In some cases clearer nationalistic perspectives emerged in the press than among the fighting men. The latter, for example, tended to think about dying in more individual terms than did the media, which integrated images of death into a clear narrative of sacrifice for the nation. Circumstances that led to the strongest nationalistic reactions involved armed civilians of different types, hostages used as protective shields on locomotives, and the bombardment of Paris. Germans, for instance, tended to condemn as terrorism French efforts to raise auxiliary people's armies. The German armies were also people's armies, but the men in them saw themselves as proper soldiers versed in accepted practices of war, unlike their opponents. Interestingly, Mehrkens finds no significant differences in rhetoric among the German contingents. For their part, the French condemned the German bombardment of Paris, a city that in their rhetoric evinced sacral qualities. They also criticized the German innovation of using hostages as protective shields on trains in order to guard against partisan attacks. The French considered this practice barbaric.
Mehrkens covers an impressive range of topics in nuanced fashion. The broad scope of her project, however, leads to a fundamental weakness. The book cannot cover key themes in sufficient depth. German military doctrine comes up short, for example. Bismarck makes fourteen appearances in the book, according to the index, but Moltke only makes eight. While Mehrkens accepts the testimony of jurists as the principal arbiters of normalcy in war, she does not have much to say about the corps and army commanders, who surely influenced how soldiers and even journalists experienced and wrote about the war. Also missing is discussion of the primary way in which soldiers and civilians encountered each other during mobile operations: through requisitions and quarters. The Loire campaign deserves more attention too.1
The book's use of changes in status as a guiding organizational principle also leads to anomalies. The problem of francs-tireurs, for instance, is separated from a direct German military response to it, the use of civilians as human shields. Between these two subjects is an account on prisoners of war and another about captured civilian war correspondents. Mehrkens puts the latter in the same chapter with the hostages used as human shields, because each group involved apparently "unexpected victims of war" (p. 171). In this case, her theme of changes in status threatens to obscure rather than shed light on wartime experiences and their reception.

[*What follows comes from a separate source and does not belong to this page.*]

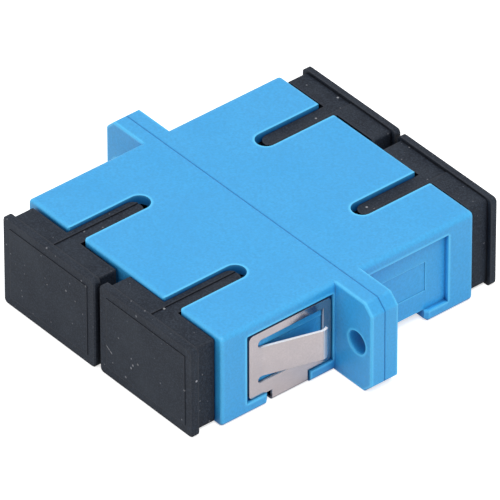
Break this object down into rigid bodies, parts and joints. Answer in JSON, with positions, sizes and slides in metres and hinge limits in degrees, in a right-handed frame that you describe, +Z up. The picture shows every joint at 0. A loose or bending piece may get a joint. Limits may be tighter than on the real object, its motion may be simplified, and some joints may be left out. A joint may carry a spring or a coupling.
{
  "type": "fibre optic adapter",
  "caption": "Blue flanged duplex adapter for push-pull fibre connectors, with a sprung steel panel clip and black dust caps in its ports.",
  "frame": {"origin": "centre of the flat bottom, on the parting plane between the two housing halves", "axes": "X across the two ports, -Y out of the front ports, +Y out of the rear ports, +Z up towards the key slots"},
  "size_m": [0.0352, 0.034, 0.0093],
  "materials": {
    "blue_plastic": "fine satin moulding",
    "black_plastic": "fine matte moulding",
    "clip_steel": "rolled spring sheet",
    "holder_plastic": "natural moulding",
    "sleeve_ceramic": "polished"
  },
  "bodies": {
    "adapter": {"front_housing": "blue_plastic", "rear_housing": "blue_plastic", "panel_clip": "clip_steel", "sleeve_holder_front_left": "holder_plastic", "sleeve_holder_front_right": "holder_plastic", "sleeve_holder_rear_left": "holder_plastic", "sleeve_holder_rear_right": "holder_plastic", "split_sleeve_left": "sleeve_ceramic", "split_sleeve_right": "sleeve_ceramic"},
    "cap_front_left": {"dust_cap_front_left": "black_plastic"},
    "cap_front_right": {"dust_cap_front_right": "black_plastic"},
    "cap_rear_left": {"dust_cap_rear_left": "black_plastic"},
    "cap_rear_right": {"dust_cap_rear_right": "black_plastic"}
  },
  "joints": [
    {"name": "cap_front_left_pull", "type": "slide", "parent": "adapter", "child": "cap_front_left", "axis": [0, -1, 0], "range_m": [0, 0.012]},
    {"name": "cap_front_right_pull", "type": "slide", "parent": "adapter", "child": "cap_front_right", "axis": [0, -1, 0], "range_m": [0, 0.012]},
    {"name": "cap_rear_left_pull", "type": "slide", "parent": "adapter", "child": "cap_rear_left", "axis": [0, 1, 0], "range_m": [0, 0.012]},
    {"name": "cap_rear_right_pull", "type": "slide", "parent": "adapter", "child": "cap_rear_right", "axis": [0, 1, 0], "range_m": [0, 0.012]}
  ]
}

What impact did the wartime discourses that Mehrkens analyzes have afterwards? Her decision to draw mainly on sources from between 1870 and 1875 shields her account from corruption by later attitudes. At the same time, however, her refusal to link her findings on national perceptions to developments in the Kaiserreich and the Third Republic is dissatisfying.2 While she points to the need for research that links experiences with francs-tireurs in 1870-71 and the atrocities in Belgium in 1914, she does not consider historiography that already offers some answers.3
Still, Mehrkens considers the place of the Franco-German War in the overall development of warfare in the modern era. Observing the mixed character of the war, in which participants did not view everything through the prism of nationalism and many of their practices resembled those of eighteenth-century cabinet wars (paroling captured French officers on their word of honor, for instance), she offers this terse conclusion: "The Western world possibly already found itself 'on the road to total war' in the nineteenth century because of the nationalization of warfare and the industrialization of weapons and communications technology, but it was not yet there where the path in the twentieth century was to lead" (p. 247). Unfortunately, she does not engage the historiography associated with the title she quotes.4 Elsewhere she argues that we cannot call the war a "people's war" (Volkskrieg), because this term suggests a degree of popular resistance ("eine Einmütigkeit im Widerstand") that did not exist (p. 130). Here too, she does not address the relevant scholarship. While Mehrkens is right about the mixed nature of the war, she is wrong to throw the baby out with the bath water. Her study is important precisely because the war involved the participation of the French and German peoples in so many significant ways, not all of which kindled hatred and violence.5
Notes:
1 Mark R. Stoneman, The Bavarian Army and French Civilians in the War of 1870-1871. A Cultural Interpretation, in: War in History 8 (2001), pp. 271-93.
2 See, for example, Alfred Kelly, Whose War? Whose Nation? Tensions in the Memory of the Franco-German War of 1870-1871, in: Manfred Boemeke et. al. (Eds.), Anticipating Total War. The German and American Experiences, 1871-1914, Washington 1999, pp. 281-305.
3 Mehrkens cites Horne and Kramer, German Atrocities, 1914. A History of Denial, Cambridge 2003. Links between the two wars: Isabel Hull, Absolute Destruction. Military Culture and the Practices of War in Imperial Germany, Ithaca/London 2005; Stoneman, Bavarian Army, pp. 292f.
4 Stig Foerster and Joerg Nagler (Eds.), On the Road to Total War. The American Civil War and the German Wars of Unification, 1861-1871, Washington 1997.
5 See Stoneman, Bavarian Army, pp. 289ff.